:: Source excerpt ::

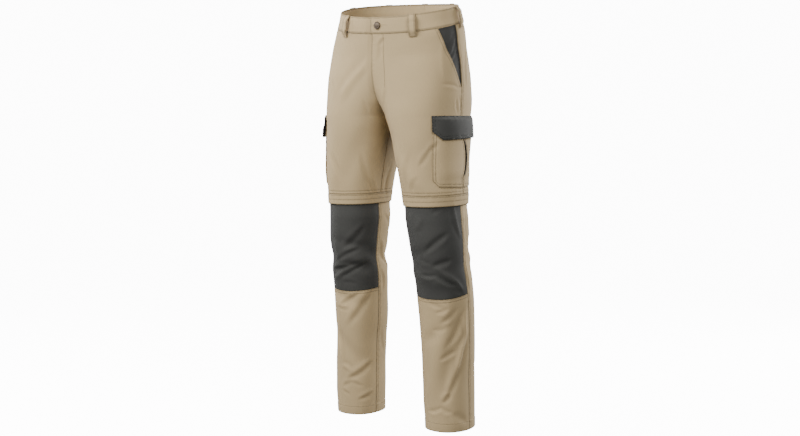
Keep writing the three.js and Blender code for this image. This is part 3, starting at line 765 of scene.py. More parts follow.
class Panel:
    """One cut piece: its edges, its seams and how far it lies off the form."""

    def __init__(self, node, side, kind, top, bottom, edges):
        self.node = node
        self.side = side
        self.form = FORMS[side]
        self.kind = kind
        self.top = top
        self.bottom = bottom
        self.edges = edges
        self.lift = lambda level, reach: 0.0
        self.dip = lambda level, share: level
        self.seams = {"first": (), "last": (), "top": (), "bottom": ()}
        self.near = dict.fromkeys(self.seams, NEAR)
        self.marks = ()
        self.shadow = None
        self.level_edge = None
        self.wall = None
        self.ring = False

    def distances(self, level, reach):
        """How far a place is from each edge."""
        first, last = self.edges(level)
        share = np.clip((reach - first) / (last - first), 0, 1)
        low = self.dip(np.full_like(level, self.bottom), share)
        high = self.dip(np.full_like(level, self.top), share)
        return {"first": reach - first, "last": last - reach, "top": high - level, "bottom": level - low}

    def reaches(self, distances, edge, row):
        """Whether a row of stitching runs here, or has turned the corner into the next edge's row."""
        across = ("top", "bottom") if edge in ("first", "last") else ("first", "last")
        shares = [np.clip(distances[side] - row + 1, 0, 1) for side in across if self.seams[side]]
        return math.prod(shares) if shares else 1.0

    def surface(self, level, reach):
        """How far the face lies off the form, and how much painted shade darkens the cloth there: along
        its edges and rows and in its own shadow.
        """
        distances = self.distances(level, reach)
        lift = self.lift(level, reach) + np.zeros_like(level)
        dark = np.zeros_like(level)
        for k, (edge, rows) in enumerate(self.seams.items()):
            if rows is None:
                continue
            distance = distances[edge]
            turn = crotch_turn(level) if edge == self.level_edge else 1
            lift = lift - EDGE_TURN * turn * (1 - ease(distance / EDGE_WIDTH))
            # painted shade along the turned-in edge
            dark = np.maximum(dark, EDGE_PAINTED_SHADE * bump(distance / EDGE_WIDTH))
            if rows:
                along = level if edge in ("first", "last") else reach
                lift = lift + pucker(distance, along, 1.3 * k + self.side)
            for row in rows:
                sewn = bump((distance - row) / ROW_WIDTH) * self.reaches(distances, edge, row)
                lift = lift - ROW_FURROW * sewn
                # painted shade in the row's furrow
                dark = np.maximum(dark, ROW_PAINTED_SHADE * sewn)
        for reach_at, top, bottom in self.marks:
            run = ease((level - bottom + 1) / 2) * ease((top + 1 - level) / 2)
            sewn = bump((reach - reach_at(level)) / ROW_WIDTH) * run
            lift = lift - ROW_FURROW * sewn
            # painted shade in the marked row's furrow
            dark = np.maximum(dark, ROW_PAINTED_SHADE * sewn)
        if self.shadow:
            dark = np.maximum(dark, self.shadow(level, reach))
        return lift, dark

    def rows(self):
        """The rows of stitching, as levels and reaches a millimetre or so apart."""
        steps = int(self.top - self.bottom)
        for edge, gap in [(edge, gap) for edge, gaps in self.seams.items() for gap in gaps or ()]:
            if edge in ("first", "last"):
                share = 0.0 if edge == "first" else 1.0
                level = self.dip(np.linspace(self.bottom, self.top, steps), share)
                first, last = self.edges(level)
                reach = first + gap if edge == "first" else last - gap
                limits = ("top", "bottom")
            else:
                share = np.linspace(0, 1, ROW_SAMPLES)
                level = self.dip(np.full(ROW_SAMPLES, float(getattr(self, edge))), share)
                level = level + (gap if edge == "bottom" else -gap)
                first, last = self.edges(level)
                reach = first + (last - first) * share
                limits = () if self.ring else ("first", "last")
            distances = self.distances(level, reach)
            kept = np.full(len(level), True)
            for limit in limits:
                kept &= distances[limit] >= (gap if self.seams[limit] else 1.0)
            yield level[kept], reach[kept]
        for reach_at, top, bottom in self.marks:
            level = np.linspace(top, bottom, int(top - bottom))
            yield level, reach_at(level)

    def grid(self, columns, rows):
        bm = bmesh.new()
        bmesh.ops.create_grid(bm, x_segments=columns, y_segments=rows, size=1)
        bm.verts.ensure_lookup_table()
        flat = np.array([v.co[:2] for v in bm.verts])
        i = np.rint((flat[:, 0] + 1) / 2 * columns).astype(int)
        j = np.rint((flat[:, 1] + 1) / 2 * rows).astype(int)
        return bm, (columns - i if self.side < 0 else i), j

    def build(self):
        step = settings().grain / MM
        first, last = self.edges(np.array([(self.top + self.bottom) / 2.0]))
        near = self.near
        columns = int(max(4, (last - first)[0] / step)) + len(near["first"]) + len(near["last"])
        rows = int(max(2, (self.top - self.bottom) / step)) + len(near["top"]) + len(near["bottom"])
        bm, i, j = self.grid(columns, rows)
        nominal = spaced(j, rows, self.bottom, self.top, near["bottom"], near["top"])
        first, last = self.edges(nominal)
        share = (spaced(i, columns, first, last, near["first"], near["last"]) - first) / (last - first)
        level = self.dip(nominal, share)
        first, last = self.edges(level)
        reach = spaced(i, columns, first, last, near["first"], near["last"])
        lift, dark = self.surface(level, reach)
        # Painted shade and light: darker at edges, rows, the slit and between the thighs, darker in
        # crease troughs and lighter on crease ridges.
        tone = (1 - dark) * (1 + CREASE_PAINTED_SHADING * np.clip(self.form.crease(level, reach), -3, 3))
        points = self.form.place(level, reach, lift)
        piece = self.finish(bm, points, np.stack([reach, level], -1) * MM, tone)
        self.declare()

    def finish(self, bm, points, flat, tone):
        uv = bm.loops.layers.uv.new("cloth")
        # The shade layer carries painted shade and light per vertex.
        painted_shading_layer = bm.verts.layers.float_color.new("shade")
        for k, vert in enumerate(bm.verts):
            vert.co = points[k]
            vert[painted_shading_layer] = (tone[k], tone[k], tone[k], 1)
        for face in bm.faces:
            for loop in face.loops:
                loop[uv].uv = flat[loop.vert.index]
        if self.ring:
            bmesh.ops.remove_doubles(bm, verts=bm.verts, dist=0.02 * MM)
        for edge in bm.edges:
            edge.smooth = not edge.is_boundary
        prefix = "tape_" if self.kind == "zip_tape" else "cloth_"
        piece = add_object(prefix + self.node, bm, self.kind, self.kind, self.node)
        wall = piece.modifiers.new("wall", "SOLIDIFY")
        wall.thickness = self.wall * MM if self.wall else settings().cloth_wall
        wall.offset = -1
        wall.use_quality_normals = True
        return piece

    def declare(self):
        """Works out the piece's widths at every level, and keeps nothing of them."""
        first, last = self.edges(np.linspace(self.bottom, self.top, CUT_SAMPLES))
        widths = (last - first) * MM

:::

Produce the lines from the top of the listing through the "cut piece: its" line exactly as they appear, with no additional output.

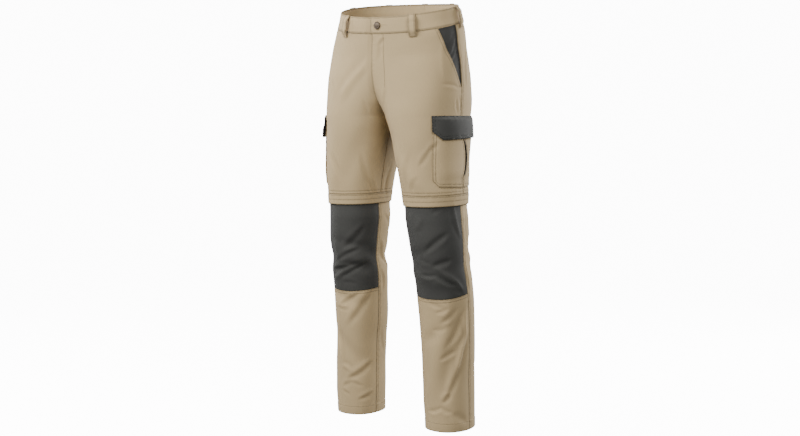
Keep writing the three.js and Blender code for this image. This is part 3, starting at line 765 of scene.py. More parts follow.
class Panel:
    """One cut piece: its edges, its seams and how far it lies off the form."""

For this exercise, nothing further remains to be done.